As we have heard, mutuals are diverse organisations, found in almost every sector of the economy, meaning that the opportunities and challenges can be different. Let me first talk about building societies. Earlier this year, I was pleased to attend a reception to mark the 150th anniversary of the Building Societies Association, which has been the keeper of the flame for the building society movement since 1869. Building societies have been around since almost a century before that, with largely the same core purpose as they have now: helping people to buy their own homes. Building societies provide almost a quarter of UK retail mortgages, including one in three of new mortgages approved in the last quarter.
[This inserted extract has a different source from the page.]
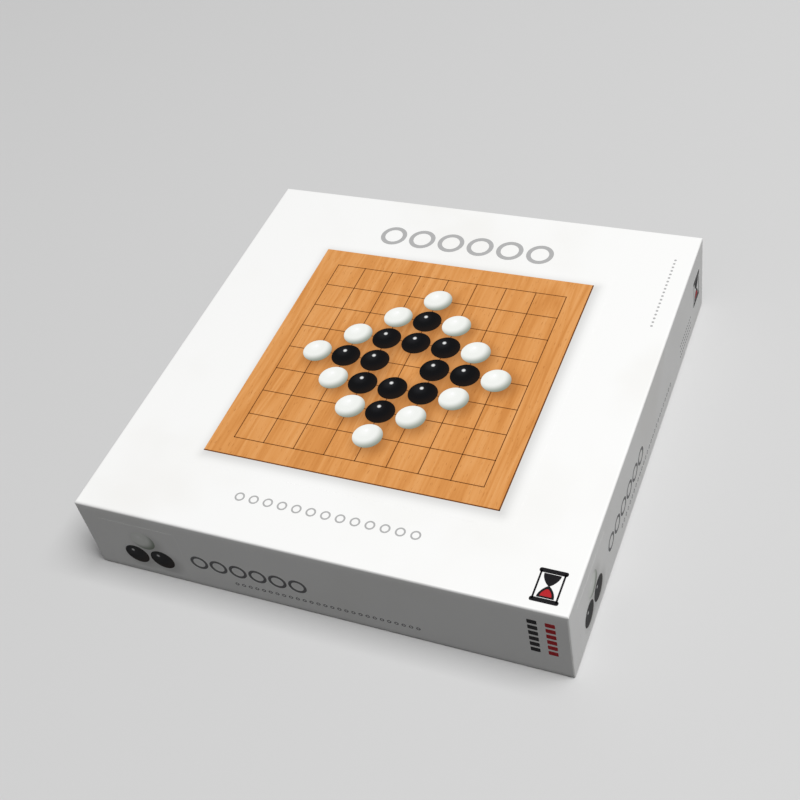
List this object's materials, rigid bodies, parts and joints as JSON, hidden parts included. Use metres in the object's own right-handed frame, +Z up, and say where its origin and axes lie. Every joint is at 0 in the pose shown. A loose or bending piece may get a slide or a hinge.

Although the core purpose remains unchanged, building societies have not stood still. Modern branches offer video mortgage advice and banking on iPads. They are also driving some of the most interesting innovations in the mortgage market. For example, the Saffron Building Society has launched a guarantor mortgage, while Marsden is the latest building society to offer a joint borrower, sole proprietor mortgage. Those two schemes take into account the financial circumstances of family members in order to give first-time buyers a leg up on the property ladder. Meanwhile, the Ecology Building Society offers green mortgages for self-build properties and discounted borrowing for home improvements, which is another great example of how the mortgage market can respond to the needs of society and of the generations to come.
As for retirement lending, it is hugely encouraging to see regional building societies, such as those in Leeds, Nottingham and Loughborough, offering retirement interest-only mortgages.